= Pichaikaranpallam Canal =

Canal in Tamil Nadu, India

Pichaikaranpallam Canal is a canal that runs in Erode, Tamil Nadu. It is one of the tributary to River Kaveri. The canal gets sourced by the rain water through rivulets and the seepage water from LBP Canal near Nasiyanur, which further flows into Ellapalayam Tank. The canal runs a length of 15 km through Ellapalayam, Villarasampatti, Periyasemur, BP Agraharam and passes under the Kalingarayan Canal with the help of an Aqueduct to reach River Kaveri.

==Environmental issues==
Due to the high industrialization in Erode, a vast number of textile dyeing units and leather processing units came up in the surroundings. Most of these units discharge their untreated effluents into this canal leading to high pollution, causing several health issues to the public. This issue have seen several protests since it heavily damages the underground water potential and agriculture in this area. Along with several social welfare organisations, Erode Municipal Corporation has done a cleaning program to dredge this canal.

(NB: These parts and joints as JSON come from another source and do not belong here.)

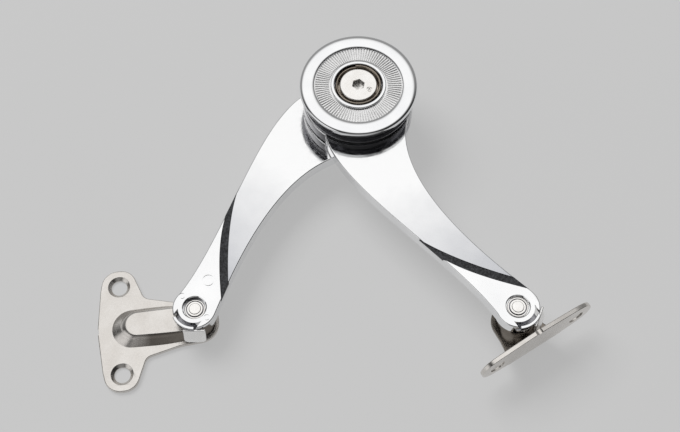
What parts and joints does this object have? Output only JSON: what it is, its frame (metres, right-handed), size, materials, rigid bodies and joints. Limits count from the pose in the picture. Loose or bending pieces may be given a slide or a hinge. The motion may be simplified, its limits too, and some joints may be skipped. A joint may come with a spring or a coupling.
{
  "type": "friction stay hinge",
  "caption": "Folding stay for a furniture flap: curved polished arms stacked on an adjustable friction hub, each clipped to a screw-on bracket by a release button.",
  "frame": {"origin": "middle of the flat bracket's two screw holes, on its back face, where it meets the cabinet panel", "axes": "+Z out of the cabinet panel and along every pivot axis, +X from the flat bracket's screw line towards its pivot, +Y along the screw line"},
  "size_m": [0.1658, 0.1278, 0.0292],
  "materials": {
    "chrome": "mirror-polished chrome on die-cast zinc",
    "nickel": "satin nickel plate on pressed and turned steel",
    "satin_steel": "fine satin, uncoloured",
    "spring_steel": "drawn spring wire and strip",
    "dark_inlay": "dark grain-moulded plastic",
    "dark_nylon": "smooth dark nylon"
  },
  "bodies": {
    "cabinet_bracket": {"cabinet_bracket": "nickel", "cabinet_stud": "nickel", "cabinet_stud_washer": "dark_nylon"},
    "lower_arm": {"lower_arm": "chrome", "lower_inlay": "dark_inlay", "lower_pivot_bush": "nickel", "lower_keeper_plate": "satin_steel", "lower_release_spring": "spring_steel", "hub_base": "chrome", "hub_nut": "satin_steel", "hub_sleeve": "satin_steel", "middle_friction_washer": "dark_nylon", "upper_friction_washer": "dark_nylon", "hub_cap": "chrome", "ribbed_ring": "satin_steel", "bore_bezel": "chrome", "disc_springs": "spring_steel", "pressure_washer": "nickel", "locking_coil": "spring_steel"},
    "lower_release": {"lower_release_slider": "satin_steel", "lower_release_cap": "chrome"},
    "adjusting_screw": {"adjusting_screw": "nickel"},
    "upper_arm": {"upper_arm": "chrome", "upper_inlay": "dark_inlay", "upper_pivot_bush": "nickel", "upper_keeper_plate": "satin_steel", "upper_release_spring": "spring_steel"},
    "upper_release": {"upper_release_slider": "satin_steel", "upper_release_cap": "chrome"},
    "flap_bracket": {"flap_bracket": "nickel", "flap_stud": "nickel", "flap_stud_washer": "dark_nylon"}
  },
  "joints": [
    {"name": "cabinet_pivot", "type": "hinge", "parent": "cabinet_bracket", "child": "lower_arm", "pos_m": [0.0267, 0, 0.0096], "axis": [0, 0, 1], "range_deg": [-10, 95]},
    {"name": "elbow", "type": "hinge", "parent": "lower_arm", "child": "upper_arm", "pos_m": [0.09038, 0.07224, 0.0155], "axis": [0, 0, 1], "range_deg": [-44, 75]},
    {"name": "flap_pivot", "type": "hinge", "parent": "upper_arm", "child": "flap_bracket", "pos_m": [0.1329, -0.01417, 0.0155], "axis": [0, 0, 1], "range_deg": [-75, 85]},
    {"name": "friction_adjustment", "type": "hinge", "parent": "lower_arm", "child": "adjusting_screw", "pos_m": [0.09038, 0.07224, 0.02925], "axis": [0, 0, 1], "range_deg": [-180, 180]},
    {"name": "lower_release_push", "type": "slide", "parent": "lower_arm", "child": "lower_release", "axis": [0.6613, 0.7501, 0], "range_m": [0, 0.0011], "stiffness_N_per_m": 2500, "springref_m": -0.0012, "deforming": ["lower_release_spring"]},
    {"name": "upper_release_push", "type": "slide", "parent": "upper_arm", "child": "upper_release", "axis": [-0.4415, 0.8973, 0], "range_m": [0, 0.0011], "stiffness_N_per_m": 2500, "springref_m": -0.0012, "deforming": ["upper_release_spring"]}
  ]
}
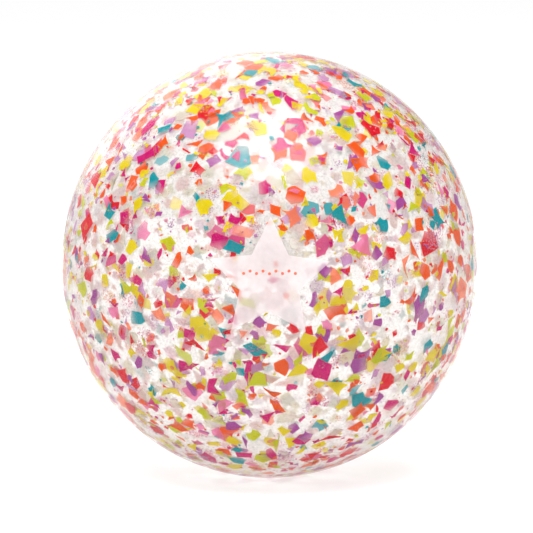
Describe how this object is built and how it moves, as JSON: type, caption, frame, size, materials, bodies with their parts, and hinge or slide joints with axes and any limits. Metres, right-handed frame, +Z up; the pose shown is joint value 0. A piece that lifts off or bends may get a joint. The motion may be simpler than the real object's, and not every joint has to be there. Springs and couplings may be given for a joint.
{
  "type": "inflatable beach ball",
  "caption": "Seamless see-through inflatable beach ball with coloured flakes cast into its skin, a star label and a recessed, capped air valve.",
  "frame": {"origin": "centre of the blown-up ball", "axes": "+Z up along the ball's longest extent, -Y out through the star label, +Y out through the valve"},
  "size_m": [0.22, 0.2201, 0.2256],
  "materials": {
    "clear_skin": "clear, slightly milky soft PVC, glossy",
    "orange_flakes": "thin translucent orange film",
    "yellow_flakes": "thin translucent yellow film",
    "lime_flakes": "thin translucent lime film",
    "red_flakes": "thin translucent red film",
    "magenta_flakes": "thin translucent magenta film",
    "teal_flakes": "thin translucent teal film",
    "purple_flakes": "thin translucent purple film",
    "lilac_flakes": "thin translucent lilac film",
    "pink_flakes": "thin translucent pink film",
    "salmon_flakes": "thin translucent salmon film",
    "pearl_flakes": "thin translucent pearl film",
    "frosted_label": "frosted white film",
    "coral_print": "printed ink",
    "soft_white_pvc": "soft translucent white PVC",
    "white_pvc": "satin white PVC",
    "clear_film": "soft clear film"
  },
  "bodies": {
    "ball": {"ball_skin": "clear_skin", "orange_flakes": "orange_flakes", "yellow_flakes": "yellow_flakes", "lime_flakes": "lime_flakes", "red_flakes": "red_flakes", "magenta_flakes": "magenta_flakes", "teal_flakes": "teal_flakes", "purple_flakes": "purple_flakes", "lilac_flakes": "lilac_flakes", "pink_flakes": "pink_flakes", "salmon_flakes": "salmon_flakes", "pearl_flakes": "pearl_flakes", "star_label": "frosted_label", "label_dots": "coral_print", "valve_flange": "soft_white_pvc", "valve_web": "soft_white_pvc"},
    "stem": {"valve_stem": "white_pvc", "stem_foot": "white_pvc", "flap_seat": "white_pvc", "strap_root": "white_pvc"},
    "flap": {"check_flap": "clear_film"},
    "cap": {"cap_plate": "white_pvc", "cap_plug": "white_pvc", "cap_strap": "white_pvc", "pull_tab": "white_pvc"}
  },
  "joints": [
    {"name": "stem_pull", "type": "slide", "parent": "ball", "child": "stem", "axis": [0, 1, 0], "range_m": [0, 0.012]},
    {"name": "cap_hinge", "type": "hinge", "parent": "stem", "child": "cap", "pos_m": [0, 0.1081, 0.0074], "axis": [1, 0, 0], "range_deg": [0, 115]},
    {"name": "flap_hinge", "type": "hinge", "parent": "stem", "child": "flap", "pos_m": [0, 0.09215, 0.0057], "axis": [-1, 0, 0], "range_deg": [0, 60], "stiffness_Nm_per_rad": 0.00002}
  ]
}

In 2001, the Tamil Nadu Water Supply and Drainage Board constructed a Sewage treatment plant to treat the contaminated water of this canal before entering River Kaveri. This plant with a capacity to treat 5.7 million litres of water/day, is located near Vairapalayam in the Veerappanchatram Zone. Also, the Erode Municipal Corporation has appointed a consultancy to prepare a Detailed Project Report for the redevelopment of this Canal.